Se basant sur des faits, cette étude permettrait-elle de régler les questions urgentes, d’élever le débat, de transcender les intérêts particuliers et de mobiliser objectivement les différents acteurs influents du secteur autour de la recherche d’une vraie solution ? Pour suivre la tendance économique mondiale, l’île Maurice doit multiplier ses efforts, savoir réinventer son produit touristique et protéger de manière tangible ses attributs tropicaux naturels. Nous devons repenser la qualité de notre promotion, conquérir de nouveaux marchés et faire vivre aux clients de nouvelles expériences. Pour ce faire, nous devons aussi consacrer les ressources financières nécessaires afin d’accroître la connectivité et les fréquences de connexion avec le reste du monde. Enfin, il faut nous replacer en position de gagnant dans l’ère moderne et cesser de vivre de nos acquis en faisant du copier-coller.
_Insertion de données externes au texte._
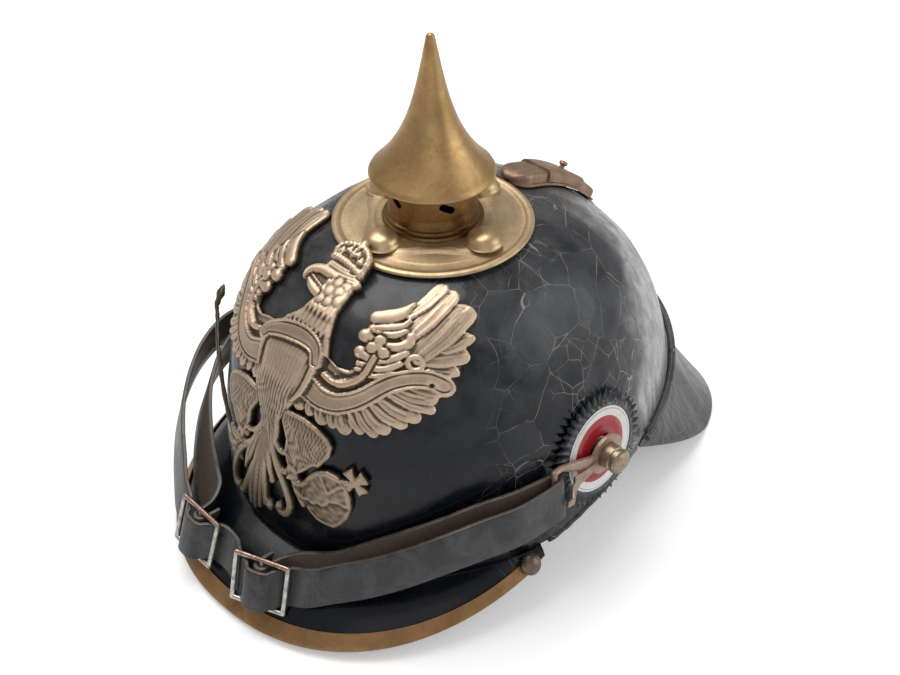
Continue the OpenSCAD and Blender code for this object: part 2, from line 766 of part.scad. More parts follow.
// Bulge of the strap through a buckle: behind its sides and over the eye on its middle bar
function bulge(p, turn) =
    let (run = buckle_len / 2 + 0.3, over = eye_r + strap_t + 0.6, back = wire_d / 2 + strap_t / 2 + 1.4)
    [for (q = [[run, back], [run * 0.56, -over * 0.2], [run * 0.34, -over * 0.85], [0, -over],
        [-run * 0.34, -over * 0.85], [-run * 0.56, -over * 0.2], [-run, back]])
        [p[0] + q[0] * cos(turn) - q[1] * sin(turn), p[1] + q[0] * sin(turn) + q[1] * cos(turn),
         p[2], buckle_lean, turn]];
// Turn of the strap round a bar at p, of radius r, from heading a, its top leaning towards h
function fold(p, z, r, a, turn, lean, h) =
    [for (k = [0:4]) [p[0] + r * cos(a + turn * k / 4), p[1] + r * sin(a + turn * k / 4), z, lean, h]];
function facing(path) = [for (q = path) let (p = carried(q)) [p[0], p[1], p[2], q[3], heading(p)]];
course = concat(
    facing([[14, -125.5, 24, 28]]), fold(buckle_l, buckle_l[2], eye_r, 175 + turn_l, 190, buckle_lean, turn_l),
    facing(left_inner), fold([bar_x, bar_y], strap_z, fold_r, 180, -180, lug_lean, bar_h),
    facing(left_outer), bulge(buckle_l, turn_l),
    facing([[-5.5, -129.5, 22.5, buckle_lean]]), bulge(buckle_r, turn_r),
    facing(right_outer), fold([-bar_x, bar_y], strap_z, fold_r, 180, -180, lug_lean, -bar_h),
    facing(right_inner), fold(buckle_r, buckle_r[2], eye_r, 175 + turn_r, 190, buckle_lean, turn_r),
    facing([[-25.5, -125.5, 24, 28]]));
// Rounded course through the same points
function smooth(p) = [for (i = [0:len(p) - 2])
    let (a = p[max(i - 1, 0)], b = p[i], c = p[i + 1], d = p[min(i + 2, len(p) - 1)]) each
    [b, (b + c) / 2 + (b - a + c - d) / 16], p[len(p) - 1]];

module chin_strap() {
    path = smooth(course);
    n = len(path);
    function at(i) = [path[i][0], path[i][1], path[i][2]];
    function edge(i, a, b) =
        let (t = at(min(i + 1, n - 1)) - at(max(i - 1, 0)))
        at(i) + a * strap_t / 2 * unit([-t[1], t[0], 0])
            + b * strap_w / 2 * lean_up(path[i][4], path[i][3]);
    color(leather)
        skin([for (b = [-1, 1]) [for (i = [0:n - 1]) edge(i, -1, b)]],
             [for (b = [-1, 1]) [for (i = [0:n - 1]) edge(i, 1, b)]]);
}

// Wire frame with a middle bar, leaning as the strap does
module buckle(p, turn) {
    half = [buckle_len / 2, strap_w / 2 + wire_d / 2 + 0.5];
    translate(p)
        rotate([0, 0, turn])
            rotate([-buckle_lean, 0, 0])
                color(steel) {
                    for (x = [-half[0], 0, half[0]])
                        translate([x, 0, -half[1]])
                            cylinder(h = 2 * half[1], d = wire_d, $fn = 24);
                    for (z = [-half[1], half[1]])
                        translate([-half[0], 0, z])
                            rotate([0, 90, 0])
                                cylinder(h = buckle_len, d = wire_d, $fn = 24);
                    for (x = [-half[0], half[0]], z = [-half[1], half[1]])
                        translate([x, 0, z])
                            sphere(d = wire_d, $fn = 24);
                }
}

module buckle_left() {
    buckle(buckle_l, turn_l);
}

module buckle_right() {
    buckle(buckle_r, turn_r);
}

// Sweatband and fingers

band_off = lip_off - brim_t - seat - flats;

module sweatband() {
    cols = 40;
    function grid(off) = [for (z = [1, band_h / 2, band_h]) [for (j = [0:cols - 1])
        let (u = 360 * j / cols) shell_pt(u, share(rim_at(u) + z), off)]];
    color(tan_leather)
        skin(grid(band_off), grid(band_off - lining_t), true);
}

module liner_fingers() {
    rows = 5;
    deep = 20;
    gap = 360 / fingers;
    function at(u, k, t) =
        let (s0 = share(rim_at(u) + band_h + 0.4), s1 = 0.93)
        shell_pt(u, s0 + (s1 - s0) * k / rows, band_off - t - deep * pow(k / rows, 2));
    function grid(c, t) = [for (k = [0:rows]) [for (x = [-1, 0, 1])
        at(c + x * gap * (0.46 - 0.14 * k / rows - (k == rows ? 0.14 : 0)), k, t)]];
    color(tan_leather)
        for (i = [0:fingers - 1])
            skin(grid(gap * i + gap / 2, 0), grid(gap * i + gap / 2, lining_t));
}

// Eagle plate

// The plate is drawn flat, across the brow and up a plane that leans back with it
eagle_lean = 40;
eagle_foot = [-1, 25];

// Row of rounded strokes from point to point, r at each point
module stroke(path, r) {
    for (i = [0:len(path) - 2])
        hull()
            for (k = [i, i + 1])
                translate(path[k])
                    circle(r = r[min(k, len(r) - 1)], $fn = 8);
}

module both() {
    children();
    mirror([1, 0])
        children();
}

wing_c = [26.5, 46.5];
primaries = 16;
// Heading of primary i, and the reach of its tip
function feather_a(i) = 74 - i * 184 / 15;
function feather_l(i) = 31 + 12 * pow((feather_a(i) + 110) / 184, 1.5);

module feather(i, r, root = 14) {
    a = feather_a(i);
    l = feather_l(i) - r;
    stroke([wing_c + root * [cos(a), sin(a)], wing_c + l * [cos(a), sin(a)]], [r * 0.6, r]);
}

scroll = [[17, 25.5], [24, 24.5], [34, 28.5], [40, 36.5], [45, 45.5], [51, 52], [58, 53]];

module wing_web() {
    polygon(concat([[10, 50], [14, 30]],
        [for (i = [primaries - 1:-1:0]) wing_c + (feather_l(i) - 4) * [cos(feather_a(i)), sin(feather_a(i))]],
        [[24, 66]]));
}

module coverts(r) {
    for (f = [[[36, 60], [33.5, 73]], [[33.5, 55], [28, 66]], [[33, 50], [25, 60]], [[31, 45], [22, 53]]])
        stroke(f, [r * 0.7, r]);
}

module shoulders(r) {
    stroke(scroll, [r]);
    stroke([[20, 32.5], [26, 32.5], [32, 36], [35.5, 43], [35, 50]], [r * 0.35]);
    for (p = [[32.6, 53.4], [37.4, 53.4], [35, 57]])
        translate(p)
            circle(r = r * 0.62, $fn = 8);
}

module body(g = 0) {
    stroke([[0, 66], [0.5, 60], [0, 47]], [8 + g, 7 + g, 12 + g]);
    stroke([[-1, 68], [-7.5, 67.5], [-12.5, 66.5]], [4.5 + g, 2.6 + g, 1 + g]);
    stroke([[-9, 63.6], [-2, 60.5]], [1.2 + g, 2.5 + g]);
    stroke([[0, 47], [0, 30], [0, 22], [0, 8]], [12 + g, 13 + g, 13 + g, 8 + g]);
}

module collar() {
    stroke([[-15, 37.5], [-9.5, 41], [0, 42.3], [9.5, 41], [15, 37.5]], [4.2]);
}

module crown_shape() {
    stroke([[-8, 71.5], [8, 71.5]], [1.8]);
    for (x = [-6.5, 0, 6.5])
        stroke([[x, 73], [x * 1.25, 79]], [2.4, 2.8]);
    stroke([[-8, 78], [-4, 82.5], [4, 82.5], [8, 78]], [1.4]);
    translate([0, 82])
        circle(r = 2.4, $fn = 12);
}

// Feathered thigh, shank and spread claws
module leg(r) {
    hull()
        for (p = [[5, 8, 3], [25, 5, 4.6], [16, -12, 2.4]])
            translate([p[0], p[1]])
                circle(r = p[2] + r, $fn = 8);
    stroke([[16, -12], [20, -19]], [2.2 + r]);
    for (c = [[13, -22], [19, -25], [26, -23]])
        stroke([[20, -18], c], [1.8 + r, 1 + r]);
}

orb_c = [32, -16];
module orb(r) {
    translate(orb_c)
        circle(r = r, $fn = 24);
    stroke([orb_c + [7, 9], orb_c + [13, 18]], [r * 0.11]);
    for (a = [60, 150])
        translate(orb_c + [11.5, 16])
            rotate(a)
                square([r * 0.9, r * 0.26], center = true);
}

module sceptre() {
    stroke([[-20, -25], [-61, 27.5]], [1.4]);
    stroke([[-61, 27.5], [-63, 31], [-62, 35], [-64, 39]], [1.6, 3, 2, 0.8]);
    stroke([[-20, -25], [-23, -29]], [1.4, 2.4]);
}

module tail(r) {
    stroke([[0, 4], [0, -18], [0, -36]], [5 + r, 3.4 + r, 5.4 + r]);
    both() {
        stroke([[4, -5], [8.5, -18], [14, -26], [14.5, -33], [9.5, -36.5]], [2 + r]);
        stroke([[2, -8], [7, -30], [9.5, -39]], [1.8 + r]);
        stroke([[5, -6], [11, -8.5]], [1.4 + r]);
        stroke([[6, -14], [12.5, -16]], [1.4 + r]);
    }
}

// Shell-shaped blank from which the stamping's shape is cut
module blank(low, high) {
    rows = 8;
    cols = 12;
    function grid(off) = [for (k = [0:rows]) [for (j = [0:cols])
        shell_pt(-148.7 + 120 * j / cols, sin(4 + 82 * k / rows), off)]];
    skin(grid(high), grid(low));
}

module stamped(low, high) {
    intersection() {
        rotate([90 - eagle_lean, 0, 0])
            translate([eagle_foot[0], eagle_foot[1], 60])
                linear_extrude(height = 130)
                    rotate(-eagle_tilt)
                        translate([0, -eagle_foot[1]])
                            children();
        blank(low, high);
    }
}

// Stamped brass eagle, wings spread, with orb and sceptre
module eagle_plate() {
    low = seat + 0.5;
    sheet = low + eagle_t;
    crown_low = 3;
    color(old_brass) {
        stamped(low, sheet) {
            both() {
                wing_web();
                leg(0.8);
            }
            body(1);
            tail(0.8);
            orb(13);
            sceptre();
        }
        stamped(low + 0.2, sheet + feather_h) {
            both()
                for (i = [0:primaries - 1])
                    feather(i, 3.1, 20);
            tail(-0.4);
        }
        stamped(low + 0.1, sheet + relief_h) {
            body();
            both() {
                shoulders(4.3);
                leg(0);
                coverts(3.2);
            }
            orb(11);
        }
        stamped(low + 0.3, sheet + relief_h + 1)
            collar();
        stamped(crown_low, crown_low + 2.4)
            crown_shape();
    }
}

// Loops on the back of the plate, pushed through the shell
loop_in = -shell_t - 5.5;

module eagle_loops() {
    color(brass)
        for (u = eye_u)
            on_shell(u, eye_z)
                difference() {
                    translate([0, 0, loop_in])
                        cylinder(h = 0.1 - loop_in, d = loop_d);
                    translate([0, 0, loop_in + 2.6])
                        rotate([90, 0, 0])
                            cylinder(h = 12, d = 2.6, center = true);
                }
}

// Leather pegs that lock the loops inside the shell
module loop_wedges() {
    color(tan_leather)
        for (u = eye_u)
            on_shell(u, eye_z)
                translate([0, 0, loop_in + 2.6])
                    rotate([90, 0, 0])
                        cylinder(h = 16, d = 2.2, center = true);
}

// The model stands on its hems and is centred on its length
front_y = min([for (row = trim_grid(trim_t), p = row) p[1]]);
rear_y = max([for (k = [0:1]) (guard_pt(0, 1) + guard_n(0, 1) * k * (seat + flats + spine_t))[1]]);
low_z = min(concat([for (row = trim_grid(trim_t), p = row) p[2]],
    [for (j = [0:guard_cols]) guard_under(-89 + 178 * j / guard_cols, 1)[2]]));
module placed() {
    translate([0, -(front_y + rear_y) / 2, -low_z])
        children();
}

placed() skull();
placed() front_visor();
placed() neck_guard();
placed() visor_trim();
placed() trim_studs();
placed() guard_welt();
placed() rear_spine();
placed() vent_track();
placed() vent_slide();
placed() vent_knob();
placed() spine_stud();
placed() base_plate();
placed() dome_studs();
placed() stud_washers();
placed() spike_neck();
placed() spike();
placed() eagle_plate();
placed() eagle_loops();
placed() loop_wedges();
placed() cockade_left();
placed() cockade_right();
placed() side_posts();
placed() post_nuts();
placed() lug_left();
placed() lug_right();
placed() chin_strap();
placed() buckle_left();
placed() buckle_right();
placed() sweatband();
placed() liner_fingers();
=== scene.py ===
import bpy
import numpy as np
from mathutils import Matrix, Vector


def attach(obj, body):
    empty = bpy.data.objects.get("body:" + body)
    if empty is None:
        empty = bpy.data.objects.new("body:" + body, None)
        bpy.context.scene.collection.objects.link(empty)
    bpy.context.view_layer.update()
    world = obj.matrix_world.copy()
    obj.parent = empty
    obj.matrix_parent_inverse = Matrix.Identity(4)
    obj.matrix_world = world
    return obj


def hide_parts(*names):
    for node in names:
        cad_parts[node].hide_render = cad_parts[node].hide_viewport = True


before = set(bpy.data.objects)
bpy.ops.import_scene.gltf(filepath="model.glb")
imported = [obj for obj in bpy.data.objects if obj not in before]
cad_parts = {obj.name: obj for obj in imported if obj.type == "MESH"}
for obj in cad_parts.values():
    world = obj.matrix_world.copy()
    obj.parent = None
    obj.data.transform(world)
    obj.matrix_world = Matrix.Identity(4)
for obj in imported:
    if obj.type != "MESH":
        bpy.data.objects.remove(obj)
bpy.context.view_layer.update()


# Table, camera and light
# The helmet stands on a pale table, seen from above its left brow, under a broad window to the left
# and a weaker one behind. The backdrop is the table's white.
drawing_shift = np.array([0.0, -4.72416, -0.095874])


def placed(p):
    """Millimetres of the drawing to metres in the row frame: the drawing's shift, then a thousandth."""
    return (np.asarray(p, float) + drawing_shift) / 1000


def aimed(eye, target, roll=0.0):
    """Matrix of a lens or lamp at eye that looks at target, both in metres, turned by roll about its own line."""
    back = np.asarray(eye, float) - np.asarray(target, float)
    back /= np.linalg.norm(back)
    right = np.cross([0, 0, 1], back)
    right /= np.linalg.norm(right)
    up = np.cross(back, right)
    across = right * np.cos(roll) + up * np.sin(roll)
    over = up * np.cos(roll) - right * np.sin(roll)
    m = np.eye(4)
    m[:3, 0], m[:3, 1], m[:3, 2], m[:3, 3] = across, over, back, eye
    return Matrix(m)


sight, distance = placed([3.3, 0.8, 78.5]), 0.672
azimuth, elevation, roll = np.radians([45, 38.06, -0.4])
toward = np.array([np.sin(azimuth) * np.cos(elevation), -np.cos(azimuth) * np.cos(elevation), np.sin(elevation)])
camera = bpy.data.objects.new("camera", bpy.data.cameras.new("camera"))
camera.data.lens = 56.76
camera.data.sensor_width = 36
camera.matrix_world = aimed(sight + toward * distance, sight, roll)
bpy.context.scene.collection.objects.link(camera)
bpy.context.scene.camera = camera
bpy.context.scene.view_settings.view_transform = "Standard"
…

Il s’agit surtout ici de mettre en place une stratégie intégrée répondant aux impératifs touristiques, et allant bien au-delà. L’augmentation de la capacité aérienne, avec des appareils de nouvelle génération offrant une consommation de carburant inférieure de 20-25 % et desservant l’île à des prix concurrentiels émergera, sans aucun doute, comme un élément crucial parmi tant d’autres. L’effet d’une révision du prix relatif par rapport aux destinations concurrentes serait un accroissement du flux touristique en capturant une part plus importante de la demande latente.

Une stratégie à la hauteur des ambitions du pays devra répondre au double objectif de maintenir notre souveraineté aérienne et d’augmenter, rapidement et sur le long terme, les flux vers la destination. Ici, une modification du mandat et en conséquence, du rôle actuel d’Air Mauritius pourrait se révéler salvatrice pour l’économie du pays à plus d’un compte.

Les retombées économiques découlant de l’application de manière définitive des conclusions et recommandations de l’étude que nous préconisons seraient significatives. Leurs effets apporteraient un nouveau souffle et une contribution essentielle à la pérennisation des emplois, à la solidité de notre économie et à la croissance nationale.